§ **WHAT IS ASKED**
Would you copy out the whole listing exactly as given?

§ **RECORDS**
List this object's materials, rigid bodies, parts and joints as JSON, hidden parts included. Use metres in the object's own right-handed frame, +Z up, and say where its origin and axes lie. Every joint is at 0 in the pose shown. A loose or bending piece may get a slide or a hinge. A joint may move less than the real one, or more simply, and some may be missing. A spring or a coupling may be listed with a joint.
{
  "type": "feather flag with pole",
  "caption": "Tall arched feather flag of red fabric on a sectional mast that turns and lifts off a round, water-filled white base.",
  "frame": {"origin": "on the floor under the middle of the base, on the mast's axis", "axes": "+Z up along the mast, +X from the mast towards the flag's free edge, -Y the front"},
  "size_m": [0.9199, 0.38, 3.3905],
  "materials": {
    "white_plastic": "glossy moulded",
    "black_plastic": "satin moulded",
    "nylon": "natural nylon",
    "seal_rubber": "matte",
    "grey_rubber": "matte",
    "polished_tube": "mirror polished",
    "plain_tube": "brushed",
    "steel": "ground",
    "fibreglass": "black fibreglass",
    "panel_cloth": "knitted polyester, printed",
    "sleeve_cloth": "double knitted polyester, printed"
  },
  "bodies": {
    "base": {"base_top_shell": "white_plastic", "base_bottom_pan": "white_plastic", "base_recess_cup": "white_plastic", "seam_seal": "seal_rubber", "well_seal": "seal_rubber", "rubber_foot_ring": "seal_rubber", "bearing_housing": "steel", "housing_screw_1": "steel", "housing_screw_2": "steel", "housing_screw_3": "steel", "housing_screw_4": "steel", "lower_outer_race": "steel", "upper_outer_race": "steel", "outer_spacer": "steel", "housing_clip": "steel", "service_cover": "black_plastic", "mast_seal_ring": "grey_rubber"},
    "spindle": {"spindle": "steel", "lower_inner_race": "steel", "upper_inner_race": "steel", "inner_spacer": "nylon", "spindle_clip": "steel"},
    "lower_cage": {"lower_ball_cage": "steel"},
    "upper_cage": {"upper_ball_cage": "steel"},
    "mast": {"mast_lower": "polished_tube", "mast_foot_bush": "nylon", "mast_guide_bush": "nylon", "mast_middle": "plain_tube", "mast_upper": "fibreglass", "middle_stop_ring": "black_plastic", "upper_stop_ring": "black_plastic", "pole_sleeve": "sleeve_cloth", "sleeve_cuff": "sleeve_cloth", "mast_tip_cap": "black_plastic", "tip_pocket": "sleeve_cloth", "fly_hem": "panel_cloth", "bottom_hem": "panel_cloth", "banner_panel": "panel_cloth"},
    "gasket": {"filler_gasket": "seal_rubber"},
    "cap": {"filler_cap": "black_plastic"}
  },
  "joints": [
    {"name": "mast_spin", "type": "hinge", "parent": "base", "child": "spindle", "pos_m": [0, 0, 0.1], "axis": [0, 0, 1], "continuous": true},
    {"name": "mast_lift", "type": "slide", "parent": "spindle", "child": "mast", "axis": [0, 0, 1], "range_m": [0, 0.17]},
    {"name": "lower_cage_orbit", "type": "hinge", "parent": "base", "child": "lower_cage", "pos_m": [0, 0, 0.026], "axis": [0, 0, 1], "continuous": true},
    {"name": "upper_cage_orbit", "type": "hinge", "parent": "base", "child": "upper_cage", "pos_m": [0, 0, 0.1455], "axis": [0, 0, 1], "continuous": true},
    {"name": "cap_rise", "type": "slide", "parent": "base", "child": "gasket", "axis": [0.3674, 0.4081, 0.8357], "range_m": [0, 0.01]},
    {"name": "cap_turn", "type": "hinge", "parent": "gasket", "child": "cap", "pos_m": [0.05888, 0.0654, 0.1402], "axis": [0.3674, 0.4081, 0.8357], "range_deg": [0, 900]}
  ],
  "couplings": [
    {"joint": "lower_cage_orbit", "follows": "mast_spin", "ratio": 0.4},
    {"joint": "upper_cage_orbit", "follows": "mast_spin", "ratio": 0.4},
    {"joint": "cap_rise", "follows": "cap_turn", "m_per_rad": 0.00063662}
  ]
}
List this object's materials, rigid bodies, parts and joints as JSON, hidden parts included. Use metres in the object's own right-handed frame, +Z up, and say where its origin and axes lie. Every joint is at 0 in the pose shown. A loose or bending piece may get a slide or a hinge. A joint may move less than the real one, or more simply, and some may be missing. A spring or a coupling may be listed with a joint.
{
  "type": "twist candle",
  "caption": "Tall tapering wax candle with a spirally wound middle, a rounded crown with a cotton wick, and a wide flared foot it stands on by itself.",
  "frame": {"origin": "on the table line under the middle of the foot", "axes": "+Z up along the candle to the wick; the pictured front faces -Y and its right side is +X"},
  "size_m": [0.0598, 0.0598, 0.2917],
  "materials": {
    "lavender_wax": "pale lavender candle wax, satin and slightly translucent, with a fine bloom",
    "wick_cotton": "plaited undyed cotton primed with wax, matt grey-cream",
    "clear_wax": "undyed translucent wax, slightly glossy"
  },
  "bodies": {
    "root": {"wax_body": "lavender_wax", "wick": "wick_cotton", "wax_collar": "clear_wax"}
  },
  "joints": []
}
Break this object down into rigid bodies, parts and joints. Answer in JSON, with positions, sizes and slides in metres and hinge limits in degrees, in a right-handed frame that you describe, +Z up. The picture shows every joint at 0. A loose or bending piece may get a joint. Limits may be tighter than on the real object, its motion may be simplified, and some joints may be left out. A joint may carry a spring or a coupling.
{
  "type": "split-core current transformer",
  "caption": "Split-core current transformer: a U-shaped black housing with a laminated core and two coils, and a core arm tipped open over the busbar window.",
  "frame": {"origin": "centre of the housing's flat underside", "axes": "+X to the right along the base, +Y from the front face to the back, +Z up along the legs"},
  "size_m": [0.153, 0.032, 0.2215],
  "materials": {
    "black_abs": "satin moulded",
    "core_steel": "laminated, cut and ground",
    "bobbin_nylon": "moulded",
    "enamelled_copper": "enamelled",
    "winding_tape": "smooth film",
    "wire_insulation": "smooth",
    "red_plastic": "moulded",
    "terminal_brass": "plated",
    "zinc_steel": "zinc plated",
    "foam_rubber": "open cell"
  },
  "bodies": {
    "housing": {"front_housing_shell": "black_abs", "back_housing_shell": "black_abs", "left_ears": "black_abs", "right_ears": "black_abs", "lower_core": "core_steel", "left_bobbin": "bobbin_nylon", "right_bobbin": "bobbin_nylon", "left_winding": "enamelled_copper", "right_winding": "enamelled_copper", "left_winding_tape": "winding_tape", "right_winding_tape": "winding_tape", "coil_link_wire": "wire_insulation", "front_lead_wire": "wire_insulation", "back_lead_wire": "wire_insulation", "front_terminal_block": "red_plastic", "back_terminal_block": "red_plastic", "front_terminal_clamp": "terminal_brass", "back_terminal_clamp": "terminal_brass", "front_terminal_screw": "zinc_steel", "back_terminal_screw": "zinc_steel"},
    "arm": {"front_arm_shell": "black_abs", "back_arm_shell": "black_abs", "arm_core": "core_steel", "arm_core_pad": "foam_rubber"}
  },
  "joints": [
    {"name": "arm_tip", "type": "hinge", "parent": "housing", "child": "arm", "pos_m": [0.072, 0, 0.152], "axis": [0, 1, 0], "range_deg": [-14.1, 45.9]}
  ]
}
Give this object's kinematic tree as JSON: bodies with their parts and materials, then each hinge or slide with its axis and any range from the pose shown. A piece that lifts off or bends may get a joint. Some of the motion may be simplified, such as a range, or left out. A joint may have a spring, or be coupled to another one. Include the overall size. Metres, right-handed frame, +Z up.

§ **FINAL RESULT**
List this object's materials, rigid bodies, parts and joints as JSON, hidden parts included. Use metres in the object's own right-handed frame, +Z up, and say where its origin and axes lie. Every joint is at 0 in the pose shown. A loose or bending piece may get a slide or a hinge. A joint may move less than the real one, or more simply, and some may be missing. A spring or a coupling may be listed with a joint.
{
  "type": "feather flag with pole",
  "caption": "Tall arched feather flag of red fabric on a sectional mast that turns and lifts off a round, water-filled white base.",
  "frame": {"origin": "on the floor under the middle of the base, on the mast's axis", "axes": "+Z up along the mast, +X from the mast towards the flag's free edge, -Y the front"},
  "size_m": [0.9199, 0.38, 3.3905],
  "materials": {
    "white_plastic": "glossy moulded",
    "black_plastic": "satin moulded",
    "nylon": "natural nylon",
    "seal_rubber": "matte",
    "grey_rubber": "matte",
    "polished_tube": "mirror polished",
    "plain_tube": "brushed",
    "steel": "ground",
    "fibreglass": "black fibreglass",
    "panel_cloth": "knitted polyester, printed",
    "sleeve_cloth": "double knitted polyester, printed"
  },
  "bodies": {
    "base": {"base_top_shell": "white_plastic", "base_bottom_pan": "white_plastic", "base_recess_cup": "white_plastic", "seam_seal": "seal_rubber", "well_seal": "seal_rubber", "rubber_foot_ring": "seal_rubber", "bearing_housing": "steel", "housing_screw_1": "steel", "housing_screw_2": "steel", "housing_screw_3": "steel", "housing_screw_4": "steel", "lower_outer_race": "steel", "upper_outer_race": "steel", "outer_spacer": "steel", "housing_clip": "steel", "service_cover": "black_plastic", "mast_seal_ring": "grey_rubber"},
    "spindle": {"spindle": "steel", "lower_inner_race": "steel", "upper_inner_race": "steel", "inner_spacer": "nylon", "spindle_clip": "steel"},
    "lower_cage": {"lower_ball_cage": "steel"},
    "upper_cage": {"upper_ball_cage": "steel"},
    "mast": {"mast_lower": "polished_tube", "mast_foot_bush": "nylon", "mast_guide_bush": "nylon", "mast_middle": "plain_tube", "mast_upper": "fibreglass", "middle_stop_ring": "black_plastic", "upper_stop_ring": "black_plastic", "pole_sleeve": "sleeve_cloth", "sleeve_cuff": "sleeve_cloth", "mast_tip_cap": "black_plastic", "tip_pocket": "sleeve_cloth", "fly_hem": "panel_cloth", "bottom_hem": "panel_cloth", "banner_panel": "panel_cloth"},
    "gasket": {"filler_gasket": "seal_rubber"},
    "cap": {"filler_cap": "black_plastic"}
  },
  "joints": [
    {"name": "mast_spin", "type": "hinge", "parent": "base", "child": "spindle", "pos_m": [0, 0, 0.1], "axis": [0, 0, 1], "continuous": true},
    {"name": "mast_lift", "type": "slide", "parent": "spindle", "child": "mast", "axis": [0, 0, 1], "range_m": [0, 0.17]},
    {"name": "lower_cage_orbit", "type": "hinge", "parent": "base", "child": "lower_cage", "pos_m": [0, 0, 0.026], "axis": [0, 0, 1], "continuous": true},
    {"name": "upper_cage_orbit", "type": "hinge", "parent": "base", "child": "upper_cage", "pos_m": [0, 0, 0.1455], "axis": [0, 0, 1], "continuous": true},
    {"name": "cap_rise", "type": "slide", "parent": "base", "child": "gasket", "axis": [0.3674, 0.4081, 0.8357], "range_m": [0, 0.01]},
    {"name": "cap_turn", "type": "hinge", "parent": "gasket", "child": "cap", "pos_m": [0.05888, 0.0654, 0.1402], "axis": [0.3674, 0.4081, 0.8357], "range_deg": [0, 900]}
  ],
  "couplings": [
    {"joint": "lower_cage_orbit", "follows": "mast_spin", "ratio": 0.4},
    {"joint": "upper_cage_orbit", "follows": "mast_spin", "ratio": 0.4},
    {"joint": "cap_rise", "follows": "cap_turn", "m_per_rad": 0.00063662}
  ]
}
List this object's materials, rigid bodies, parts and joints as JSON, hidden parts included. Use metres in the object's own right-handed frame, +Z up, and say where its origin and axes lie. Every joint is at 0 in the pose shown. A loose or bending piece may get a slide or a hinge. A joint may move less than the real one, or more simply, and some may be missing. A spring or a coupling may be listed with a joint.
{
  "type": "twist candle",
  "caption": "Tall tapering wax candle with a spirally wound middle, a rounded crown with a cotton wick, and a wide flared foot it stands on by itself.",
  "frame": {"origin": "on the table line under the middle of the foot", "axes": "+Z up along the candle to the wick; the pictured front faces -Y and its right side is +X"},
  "size_m": [0.0598, 0.0598, 0.2917],
  "materials": {
    "lavender_wax": "pale lavender candle wax, satin and slightly translucent, with a fine bloom",
    "wick_cotton": "plaited undyed cotton primed with wax, matt grey-cream",
    "clear_wax": "undyed translucent wax, slightly glossy"
  },
  "bodies": {
    "root": {"wax_body": "lavender_wax", "wick": "wick_cotton", "wax_collar": "clear_wax"}
  },
  "joints": []
}
Break this object down into rigid bodies, parts and joints. Answer in JSON, with positions, sizes and slides in metres and hinge limits in degrees, in a right-handed frame that you describe, +Z up. The picture shows every joint at 0. A loose or bending piece may get a joint. Limits may be tighter than on the real object, its motion may be simplified, and some joints may be left out. A joint may carry a spring or a coupling.
{
  "type": "split-core current transformer",
  "caption": "Split-core current transformer: a U-shaped black housing with a laminated core and two coils, and a core arm tipped open over the busbar window.",
  "frame": {"origin": "centre of the housing's flat underside", "axes": "+X to the right along the base, +Y from the front face to the back, +Z up along the legs"},
  "size_m": [0.153, 0.032, 0.2215],
  "materials": {
    "black_abs": "satin moulded",
    "core_steel": "laminated, cut and ground",
    "bobbin_nylon": "moulded",
    "enamelled_copper": "enamelled",
    "winding_tape": "smooth film",
    "wire_insulation": "smooth",
    "red_plastic": "moulded",
    "terminal_brass": "plated",
    "zinc_steel": "zinc plated",
    "foam_rubber": "open cell"
  },
  "bodies": {
    "housing": {"front_housing_shell": "black_abs", "back_housing_shell": "black_abs", "left_ears": "black_abs", "right_ears": "black_abs", "lower_core": "core_steel", "left_bobbin": "bobbin_nylon", "right_bobbin": "bobbin_nylon", "left_winding": "enamelled_copper", "right_winding": "enamelled_copper", "left_winding_tape": "winding_tape", "right_winding_tape": "winding_tape", "coil_link_wire": "wire_insulation", "front_lead_wire": "wire_insulation", "back_lead_wire": "wire_insulation", "front_terminal_block": "red_plastic", "back_terminal_block": "red_plastic", "front_terminal_clamp": "terminal_brass", "back_terminal_clamp": "terminal_brass", "front_terminal_screw": "zinc_steel", "back_terminal_screw": "zinc_steel"},
    "arm": {"front_arm_shell": "black_abs", "back_arm_shell": "black_abs", "arm_core": "core_steel", "arm_core_pad": "foam_rubber"}
  },
  "joints": [
    {"name": "arm_tip", "type": "hinge", "parent": "housing", "child": "arm", "pos_m": [0.072, 0, 0.152], "axis": [0, 1, 0], "range_deg": [-14.1, 45.9]}
  ]
}
Give this object's kinematic tree as JSON: bodies with their parts and materials, then each hinge or slide with its axis and any range from the pose shown. A piece that lifts off or bends may get a joint. Some of the motion may be simplified, such as a range, or left out. A joint may have a spring, or be coupled to another one. Include the overall size. Metres, right-handed frame, +Z up.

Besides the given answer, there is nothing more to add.